::: STORED DATA :::

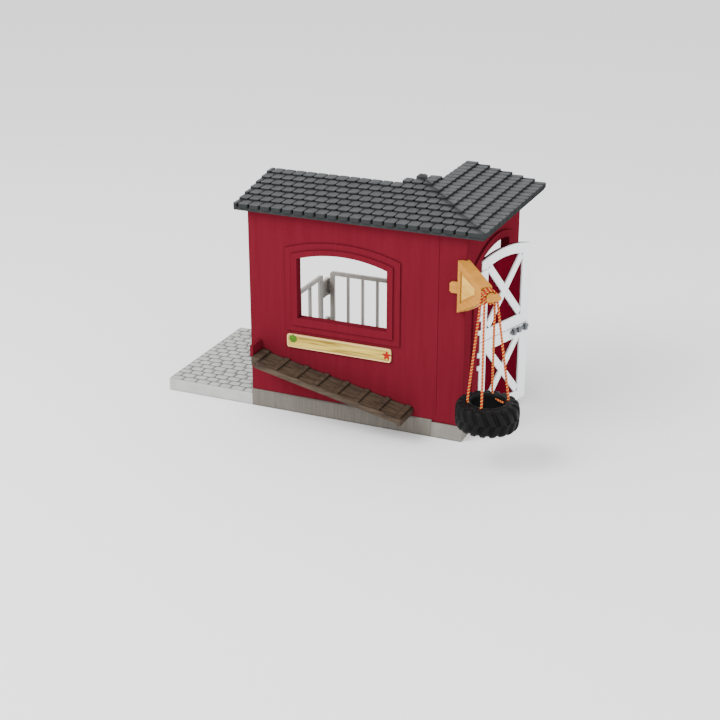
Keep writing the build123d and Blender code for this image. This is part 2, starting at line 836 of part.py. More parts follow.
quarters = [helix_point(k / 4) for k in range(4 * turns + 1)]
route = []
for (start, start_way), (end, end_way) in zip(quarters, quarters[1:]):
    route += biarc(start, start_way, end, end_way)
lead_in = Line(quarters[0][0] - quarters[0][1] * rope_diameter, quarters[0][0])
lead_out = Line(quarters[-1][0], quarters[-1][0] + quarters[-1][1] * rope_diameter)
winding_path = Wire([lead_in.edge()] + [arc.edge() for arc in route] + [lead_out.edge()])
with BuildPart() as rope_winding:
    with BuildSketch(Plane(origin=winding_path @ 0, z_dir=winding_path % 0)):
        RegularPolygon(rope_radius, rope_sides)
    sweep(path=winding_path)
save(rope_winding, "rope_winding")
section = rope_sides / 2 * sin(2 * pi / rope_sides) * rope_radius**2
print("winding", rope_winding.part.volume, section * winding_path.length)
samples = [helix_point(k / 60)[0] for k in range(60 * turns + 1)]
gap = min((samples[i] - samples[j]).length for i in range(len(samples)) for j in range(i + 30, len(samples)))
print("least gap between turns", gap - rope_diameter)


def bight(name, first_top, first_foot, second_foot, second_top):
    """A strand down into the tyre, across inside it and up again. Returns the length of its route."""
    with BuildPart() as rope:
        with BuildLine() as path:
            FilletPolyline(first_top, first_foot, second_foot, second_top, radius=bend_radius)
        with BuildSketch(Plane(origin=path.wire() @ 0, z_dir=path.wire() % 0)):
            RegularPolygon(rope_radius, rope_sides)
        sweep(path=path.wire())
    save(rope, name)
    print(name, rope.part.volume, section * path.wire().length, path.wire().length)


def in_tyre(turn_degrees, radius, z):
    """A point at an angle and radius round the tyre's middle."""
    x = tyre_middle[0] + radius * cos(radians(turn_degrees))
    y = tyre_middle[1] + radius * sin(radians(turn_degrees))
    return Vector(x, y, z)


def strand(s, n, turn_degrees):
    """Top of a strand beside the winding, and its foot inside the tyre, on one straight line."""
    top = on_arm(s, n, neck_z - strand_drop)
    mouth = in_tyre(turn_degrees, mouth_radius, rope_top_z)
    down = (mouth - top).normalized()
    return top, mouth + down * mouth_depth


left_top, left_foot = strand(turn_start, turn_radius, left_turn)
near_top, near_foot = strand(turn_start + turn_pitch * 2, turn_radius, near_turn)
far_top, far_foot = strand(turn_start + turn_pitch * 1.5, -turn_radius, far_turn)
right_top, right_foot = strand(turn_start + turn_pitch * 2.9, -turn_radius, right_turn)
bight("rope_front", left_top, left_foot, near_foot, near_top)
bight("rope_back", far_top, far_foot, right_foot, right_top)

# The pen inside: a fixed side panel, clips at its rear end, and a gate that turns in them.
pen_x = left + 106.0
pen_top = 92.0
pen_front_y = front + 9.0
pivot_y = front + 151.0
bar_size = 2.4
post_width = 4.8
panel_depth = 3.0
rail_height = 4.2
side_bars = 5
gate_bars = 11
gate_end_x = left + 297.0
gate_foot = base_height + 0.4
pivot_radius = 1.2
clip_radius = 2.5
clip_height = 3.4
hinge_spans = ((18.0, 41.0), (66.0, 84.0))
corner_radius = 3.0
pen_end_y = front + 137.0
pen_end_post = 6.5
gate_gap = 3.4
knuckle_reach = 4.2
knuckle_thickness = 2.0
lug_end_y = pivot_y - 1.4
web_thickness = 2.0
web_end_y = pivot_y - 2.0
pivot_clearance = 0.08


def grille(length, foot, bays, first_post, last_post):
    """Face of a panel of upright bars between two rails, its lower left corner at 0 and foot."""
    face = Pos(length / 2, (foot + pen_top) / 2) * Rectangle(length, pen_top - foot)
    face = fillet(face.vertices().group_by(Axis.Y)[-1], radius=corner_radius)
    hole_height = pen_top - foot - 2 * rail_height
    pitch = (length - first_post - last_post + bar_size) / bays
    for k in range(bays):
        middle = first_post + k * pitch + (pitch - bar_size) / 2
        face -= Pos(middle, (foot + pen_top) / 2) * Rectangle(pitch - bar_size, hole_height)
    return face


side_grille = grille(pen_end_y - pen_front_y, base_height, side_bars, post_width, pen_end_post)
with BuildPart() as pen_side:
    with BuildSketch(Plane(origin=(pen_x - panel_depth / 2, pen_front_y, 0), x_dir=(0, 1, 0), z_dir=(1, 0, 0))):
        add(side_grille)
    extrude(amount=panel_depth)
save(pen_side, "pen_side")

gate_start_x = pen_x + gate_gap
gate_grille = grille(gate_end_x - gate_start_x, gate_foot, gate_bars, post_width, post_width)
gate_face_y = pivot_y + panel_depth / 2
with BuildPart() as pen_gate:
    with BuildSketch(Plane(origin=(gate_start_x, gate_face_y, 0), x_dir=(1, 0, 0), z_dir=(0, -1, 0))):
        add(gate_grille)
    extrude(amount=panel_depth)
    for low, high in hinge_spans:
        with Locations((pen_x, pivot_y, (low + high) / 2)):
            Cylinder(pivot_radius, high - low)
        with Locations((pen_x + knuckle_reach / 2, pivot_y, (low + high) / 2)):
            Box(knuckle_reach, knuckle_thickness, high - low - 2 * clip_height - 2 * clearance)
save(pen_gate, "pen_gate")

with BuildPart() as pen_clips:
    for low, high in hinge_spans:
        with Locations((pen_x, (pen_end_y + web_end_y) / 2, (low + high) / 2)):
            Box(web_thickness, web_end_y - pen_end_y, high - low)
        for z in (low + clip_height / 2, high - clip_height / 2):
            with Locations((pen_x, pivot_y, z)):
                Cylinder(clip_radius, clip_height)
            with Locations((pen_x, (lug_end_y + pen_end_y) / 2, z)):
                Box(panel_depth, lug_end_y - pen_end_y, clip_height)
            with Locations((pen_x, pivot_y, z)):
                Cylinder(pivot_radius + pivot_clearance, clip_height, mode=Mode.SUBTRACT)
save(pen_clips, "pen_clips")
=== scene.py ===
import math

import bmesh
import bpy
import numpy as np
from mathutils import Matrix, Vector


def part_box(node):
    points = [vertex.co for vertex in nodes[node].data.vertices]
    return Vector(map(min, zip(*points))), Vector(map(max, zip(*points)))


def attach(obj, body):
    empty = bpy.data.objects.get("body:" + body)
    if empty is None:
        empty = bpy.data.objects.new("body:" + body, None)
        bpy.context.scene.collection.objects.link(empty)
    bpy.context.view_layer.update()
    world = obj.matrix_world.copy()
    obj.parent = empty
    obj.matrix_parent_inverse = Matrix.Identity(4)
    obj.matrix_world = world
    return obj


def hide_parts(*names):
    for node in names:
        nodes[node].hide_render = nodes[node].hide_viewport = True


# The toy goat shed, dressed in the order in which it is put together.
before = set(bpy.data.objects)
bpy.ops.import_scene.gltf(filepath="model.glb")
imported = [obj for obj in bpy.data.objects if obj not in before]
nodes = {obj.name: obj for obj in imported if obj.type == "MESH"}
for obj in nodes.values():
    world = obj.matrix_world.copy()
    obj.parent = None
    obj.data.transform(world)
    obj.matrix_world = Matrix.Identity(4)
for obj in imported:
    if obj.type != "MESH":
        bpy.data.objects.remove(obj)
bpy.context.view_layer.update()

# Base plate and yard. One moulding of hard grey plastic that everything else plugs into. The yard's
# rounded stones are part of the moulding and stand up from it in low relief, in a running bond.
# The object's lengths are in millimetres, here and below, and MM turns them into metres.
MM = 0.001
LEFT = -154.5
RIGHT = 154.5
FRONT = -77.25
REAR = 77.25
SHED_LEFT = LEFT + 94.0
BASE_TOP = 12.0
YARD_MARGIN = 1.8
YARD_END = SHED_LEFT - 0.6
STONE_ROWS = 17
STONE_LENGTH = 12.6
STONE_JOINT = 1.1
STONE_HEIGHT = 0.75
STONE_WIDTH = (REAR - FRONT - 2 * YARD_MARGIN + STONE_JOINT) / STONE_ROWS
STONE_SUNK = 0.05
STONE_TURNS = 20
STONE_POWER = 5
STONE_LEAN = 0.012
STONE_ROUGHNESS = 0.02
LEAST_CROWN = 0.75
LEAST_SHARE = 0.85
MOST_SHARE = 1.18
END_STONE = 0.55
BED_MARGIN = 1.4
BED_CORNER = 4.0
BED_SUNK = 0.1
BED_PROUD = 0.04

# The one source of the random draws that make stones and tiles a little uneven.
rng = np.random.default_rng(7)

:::

### WORK TO DO
Set down verbatim only the lines between the start of the data above and the line with "gap - rope_diameter)", both boundaries included.

### OUTPUT BELOW
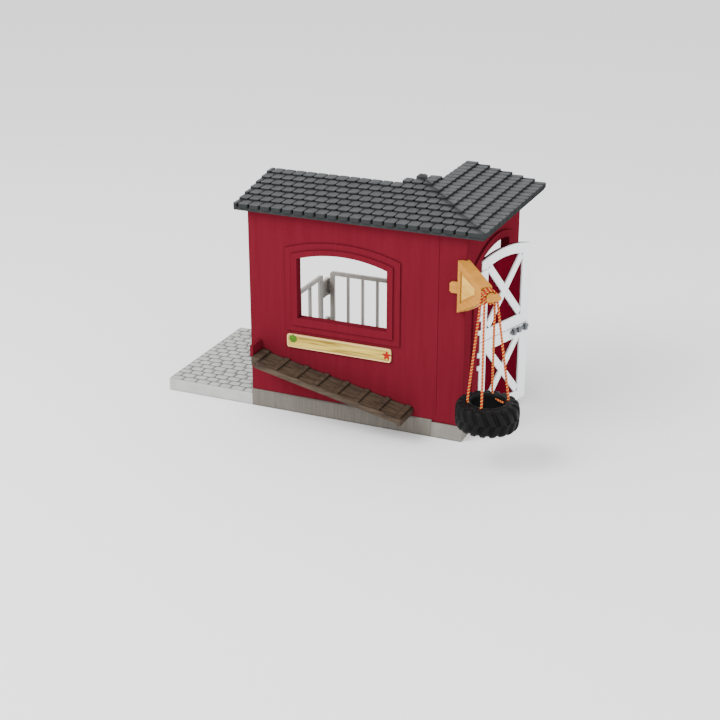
Keep writing the build123d and Blender code for this image. This is part 2, starting at line 836 of part.py. More parts follow.
quarters = [helix_point(k / 4) for k in range(4 * turns + 1)]
route = []
for (start, start_way), (end, end_way) in zip(quarters, quarters[1:]):
    route += biarc(start, start_way, end, end_way)
lead_in = Line(quarters[0][0] - quarters[0][1] * rope_diameter, quarters[0][0])
lead_out = Line(quarters[-1][0], quarters[-1][0] + quarters[-1][1] * rope_diameter)
winding_path = Wire([lead_in.edge()] + [arc.edge() for arc in route] + [lead_out.edge()])
with BuildPart() as rope_winding:
    with BuildSketch(Plane(origin=winding_path @ 0, z_dir=winding_path % 0)):
        RegularPolygon(rope_radius, rope_sides)
    sweep(path=winding_path)
save(rope_winding, "rope_winding")
section = rope_sides / 2 * sin(2 * pi / rope_sides) * rope_radius**2
print("winding", rope_winding.part.volume, section * winding_path.length)
samples = [helix_point(k / 60)[0] for k in range(60 * turns + 1)]
gap = min((samples[i] - samples[j]).length for i in range(len(samples)) for j in range(i + 30, len(samples)))
print("least gap between turns", gap - rope_diameter)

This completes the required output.